As described in Why was Cedar created?, the language was built using verification-guided development and designed for automated reasoning. These techniques provide two benefits: they give a high-degree of confidence that Cedar is implemented correctly (i.e. bug free), and they also allow analyses in order to give you confidence that the policies you write in Cedar are correct.

Regular expressions and many string formatting operators are not amenable to these formal reasoning techniques.
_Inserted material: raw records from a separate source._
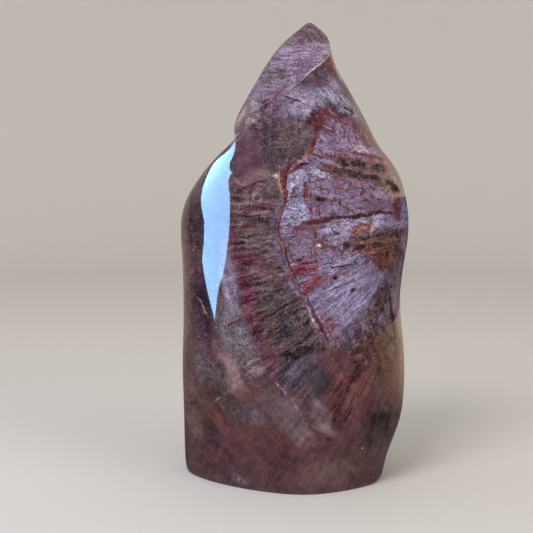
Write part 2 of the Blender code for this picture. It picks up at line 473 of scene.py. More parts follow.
def rise(value, low, high):
    """A smooth rise from 0 at the low value to 1 at the high one."""
    return beside((value, low, high), "MapRange", interpolation_type="SMOOTHSTEP")


def between(value, low, high, lowest=NOISE_LOW, highest=NOISE_HIGH):
    """A value that runs from lowest to highest, as most noise does, stretched to run from low to high."""
    return beside((value, lowest, highest, low, high), "MapRange")


def mixed(share, below, above):
    """The colour above laid over the colour below by a share."""
    return beside((share, below, above), "Mix", data_type="RGBA")


def joined(across, deep, up):
    return beside((across, deep, up), "CombineXYZ")


# Colours as the eye names them, each from its dark to its light in display values of 0 to 255,
# with the figure that plays between the two
TONES = {
    "maroon": ((80, 53, 60), (102, 75, 80), "smooth"),
    "deep maroon": ((68, 42, 50), (90, 60, 66), "smooth"),
    "rust brown": ((80, 48, 46), (110, 72, 66), "mottled"),
    "dusty maroon": ((76, 46, 60), (92, 66, 82), "smooth"),
    "blackish": ((40, 33, 38), (82, 70, 76), "mottled"),
    "black": ((26, 22, 26), (58, 48, 54), "mottled"),
    "olive grain": ((42, 30, 36), (126, 102, 111), "rayed"),
    "dark grain": ((26, 20, 24), (108, 92, 94), "rayed"),
    "olive speckle": ((44, 34, 42), (98, 80, 92), "mottled"),
    "grey olive": ((66, 54, 58), (106, 90, 96), "mottled"),
    "magenta grain": ((58, 20, 38), (110, 70, 89), "rayed"),
    "magenta": ((74, 24, 42), (112, 58, 78), "rayed"),
    "rim lavender": ((76, 60, 78), (124, 110, 132), "mottled"),
    "lavender grain": ((92, 81, 112), (154, 146, 182), "grained"),
    "pale lavender": ((124, 112, 144), (188, 182, 218), "mottled"),
    "ice lavender": ((116, 112, 144), (170, 172, 206), "mottled"),
    "mauve block": ((106, 84, 110), (148, 126, 156), "mottled"),
    "mottled lavender": ((104, 88, 114), (164, 154, 184), "mottled"),
    "purple speckle": ((60, 34, 50), (114, 90, 114), "mottled"),
    "brick red": ((60, 22, 32), (98, 46, 54), "mottled"),
    "vein red": ((62, 20, 26), (118, 42, 44), "mottled"),
    "deep red": ((88, 20, 28), (144, 92, 110), "grained"),
    "dark crack": ((56, 28, 34), (92, 54, 58), "mottled"),
    "red mauve": ((92, 44, 56), (142, 106, 126), "grained"),
    "orange": ((132, 72, 50), (172, 108, 76), "mottled"),
    "orange wedge": ((112, 64, 54), (172, 118, 104), "mottled"),
    "gold": ((124, 80, 38), (184, 134, 66), "mottled"),
    "tangle": ((54, 28, 28), (124, 82, 74), "mottled"),
    "pit brown": ((62, 36, 34), (126, 92, 94), "grained"),
    "pinkish": ((110, 86, 92), (142, 116, 122), "smooth"),
    "tan": ((126, 92, 92), (164, 130, 122), "mottled"),
    "beige pink": ((132, 106, 114), (182, 166, 168), "smooth"),
    "tip mauve": ((100, 80, 104), (154, 138, 166), "level"),
    "tip cap": ((64, 46, 54), (120, 100, 112), "mottled"),
    "grey green": ((84, 76, 82), (124, 114, 122), "level"),
    "fan": ((56, 42, 54), (164, 156, 186), "grained"),
    "teal": ((92, 98, 116), (148, 160, 178), "mottled"),
    "white": ((160, 140, 156), (216, 206, 216), "mottled"),
    "grey tan": ((78, 70, 76), (132, 124, 136), "mottled"),
    "slate grain": ((32, 30, 40), (104, 94, 110), "rayed"),
    "slate": ((46, 42, 48), (78, 70, 80), "smooth"),
    "fibrous red": ((54, 28, 34), (116, 76, 78), "fibrous"),
    "mauve grey": ((106, 86, 92), (134, 114, 122), "smooth"),
    "lens": ((38, 28, 32), (80, 64, 62), "fibrous"),
    "brown mottle": ((54, 34, 36), (98, 66, 62), "mottled"),
    "dark grey": ((60, 52, 54), (98, 86, 90), "mottled"),
    "flank": ((48, 36, 44), (82, 68, 78), "smooth"),
    "plum": ((42, 26, 38), (72, 50, 66), "smooth"),
    "pink line": ((120, 92, 98), (156, 126, 130), "mottled"),
    "rim orange": ((84, 44, 36), (150, 88, 60), "mottled"),
    "pit black": ((14, 12, 14), (96, 82, 80), "mottled"),
    "warm brown": ((88, 64, 60), (122, 94, 88), "smooth"),
}

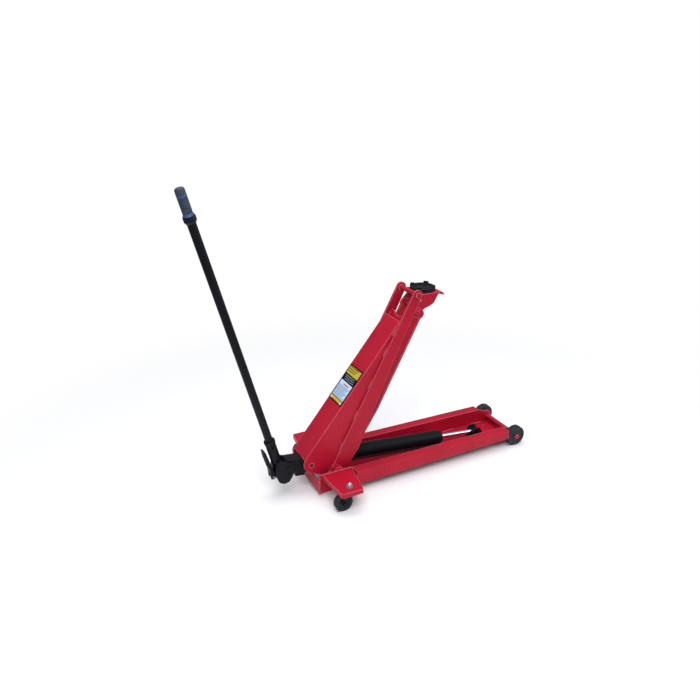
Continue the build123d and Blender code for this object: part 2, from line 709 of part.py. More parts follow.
pieces["floor_plate"] = floor_plate()
pieces["rear_plate"] = rear_plate()
pieces["caster_kingpins"] = kingpins()
pieces["front_axle"] = front_axle()
pieces["front_hub_caps"] = hub_caps()
pieces["front_wheel_spacers"] = wheel_spacers()
pieces["arm_pivot_pins"] = arm_pivot_pins()
pieces["link_pivot_pins"] = link_pivot_pins()
pieces["anchor_bracket"] = anchor_bracket()
pieces["anchor_bolts"] = anchor_bolts()
pieces["arm_web"] = arm_frame * arm_web()
pieces["hood"] = arm_frame * hood()
pieces["crank_pin"] = crank_pin()
pieces["head_pin"] = head_pin()
pieces["link_top_pin"] = link_top_pin()
pieces["head_bracket"] = head_bracket()
pieces["saddle_pad"] = saddle()
pieces["saddle_clip"] = saddle_clip()
pieces["pump_block"] = unit_frame * pump_block()
pieces["cylinder_tube"] = unit_frame * cylinder()
pieces["gland_nut"] = unit_frame * gland()
pieces["oil_pipe"] = unit_frame * oil_pipe()
pieces["banjo_bolt"] = unit_frame * pipe_ends()
pieces["filler_plug"] = unit_frame * filler_plug()
pieces["valve_plugs"] = unit_frame * valve_plugs()
pieces["piston"] = unit_frame * piston()
pieces["piston_rod"] = unit_frame * piston_rod()
pieces["rod_eye"] = unit_frame * rod_eye()
pieces["anchor_pin"] = unit_frame * anchor_pin()
pieces["pump_plunger"] = unit_frame * plunger()
pieces["handle_socket"] = socket() + pedal_tongue()
pieces["socket_pin"] = socket_pin()
pieces["heel_roller"] = heel_roller()
pieces["clamp_screw"] = clamp_bolt()
pieces["handle_tube"] = handle_tube()
pieces["handle_grip"] = grip()
pieces["handle_collar"] = collar()
pieces["foot_pedal"] = pedal()
pieces["pedal_pin"] = pedal_pin()

# origin: bottom centre of the whole box
boxes = [piece.bounding_box() for piece in pieces.values()]
low = [min(b.min.X for b in boxes), min(b.min.Y for b in boxes), min(b.min.Z for b in boxes)]
high = [max(b.max.X for b in boxes), max(b.max.Y for b in boxes), max(b.max.Z for b in boxes)]
origin = ((low[0] + high[0]) / 2, (low[1] + high[1]) / 2, low[2])

os.makedirs("parts", exist_ok=True)
for name, piece in pieces.items():
    export_step(Pos(-origin[0], -origin[1], -origin[2]) * piece, "parts/" + name + ".step")
print("pieces", len(pieces), "origin", [round(v, 3) for v in origin],
      "size", [round(high[i] - low[i], 1) for i in range(3)])
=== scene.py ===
import math
import json
import bpy
import bmesh
from mathutils import Vector, Matrix


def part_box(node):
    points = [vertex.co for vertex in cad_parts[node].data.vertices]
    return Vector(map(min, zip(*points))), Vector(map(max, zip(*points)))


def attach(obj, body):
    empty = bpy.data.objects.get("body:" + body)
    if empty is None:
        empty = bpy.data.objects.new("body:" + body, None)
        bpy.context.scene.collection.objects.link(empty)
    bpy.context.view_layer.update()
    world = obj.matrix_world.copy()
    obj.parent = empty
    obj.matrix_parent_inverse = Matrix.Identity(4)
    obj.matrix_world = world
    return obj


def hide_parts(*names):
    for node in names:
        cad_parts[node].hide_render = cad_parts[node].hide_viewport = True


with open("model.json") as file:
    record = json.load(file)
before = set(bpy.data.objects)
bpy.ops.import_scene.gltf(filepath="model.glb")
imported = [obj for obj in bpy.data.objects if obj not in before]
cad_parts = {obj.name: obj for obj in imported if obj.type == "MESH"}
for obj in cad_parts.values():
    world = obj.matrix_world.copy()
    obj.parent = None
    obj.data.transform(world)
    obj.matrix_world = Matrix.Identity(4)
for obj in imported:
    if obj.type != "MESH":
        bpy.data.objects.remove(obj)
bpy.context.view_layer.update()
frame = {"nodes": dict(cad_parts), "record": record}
nodes = frame["nodes"]
joints = {j["name"]: j for j in frame["record"]["behaviour"]["joints"]}
print("frame loaded")

# directions of the tilted assemblies, from the joints
armRoot = Vector(joints["arm_lift"]["pos_m"])
armHead = Vector(joints["head_level"]["pos_m"])
armAlong = (armHead - armRoot).normalized()
armUp = Vector((-armAlong.z, 0, armAlong.x))  # the hood's side of the arm
unitRoot = Vector(joints["unit_swing"]["pos_m"])
unitAlong = Vector(joints["ram_stroke"]["axis"]).normalized()
unitUp = Vector((-unitAlong.z, 0, unitAlong.x))
handleRoot = Vector(joints["handle_twist"]["pos_m"])
handleAlong = Vector(joints["handle_twist"]["axis"]).normalized()
sideways = Vector((0, 1, 0))


def mm(value):
    return value / 1000


def armPoint(s, y, n):  # millimetres along the arm, across, and out of its upper edge
    return armRoot + armAlong * mm(s) + sideways * mm(y) + armUp * mm(n)


def unitPoint(u, y, h):
    return unitRoot + unitAlong * mm(u) + sideways * mm(y) + unitUp * mm(h)


def turnedTo(origin, xAxis, zAxis):  # placement with local x and z along two directions
    x = xAxis.normalized()
    z = (zAxis - x * zAxis.dot(x)).normalized()
    y = z.cross(x)
    return Matrix.Translation(origin) @ Matrix((x, y, z)).transposed().to_4x4()


# colours and materials
def toLinear(hexText):
    values = [int(hexText[i:i + 2], 16) / 255 for i in (1, 3, 5)]
    return tuple(v / 12.92 if v <= 0.04045 else ((v + 0.055) / 1.055) ** 2.4 for v in values) + (1,)


def addNode(tree, kind, settings=None, links=None):
    node = tree.nodes.new(kind)
    for key, value in (settings or {}).items():
        if hasattr(node, key) and key not in node.inputs:
            setattr(node, key, value)
        else:
            node.inputs[key].default_value = value
    for key, source in (links or {}).items():
        tree.links.new(source, node.inputs[key])
    return node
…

As a result, these operators simultaneously increase the likelihood of end-user mistakes when writing policies, while at the same time lessening Cedar's ability to alert users of these mistakes.

Alternative Approaches

As mentioned earlier, the most common approach is to pre-format data before passing it into the authorization evaluator, thereby freeing policy authors from the need for regular expressions and string formatting operations.

When this is insufficient, the Cedar team is interested in hearing the requirements. (You can reach the community on the Cedar Slack channel.) Although Cedar is strict in terms of safety, it is also pragmatically motivated to solve real-world scenarios. Quite often, alternative approaches can be found that address requirements while adhering to safety goals. For example, Cedar includes a like operator with wildcard matching, which solves many situations that would otherwise require regexes. Cedar also supports extended datatypes for fields such as IP Address, with built in validation and helpful operators that can be used in policy expressions. Additional extended datatypes can be introduced if they have broad applicability.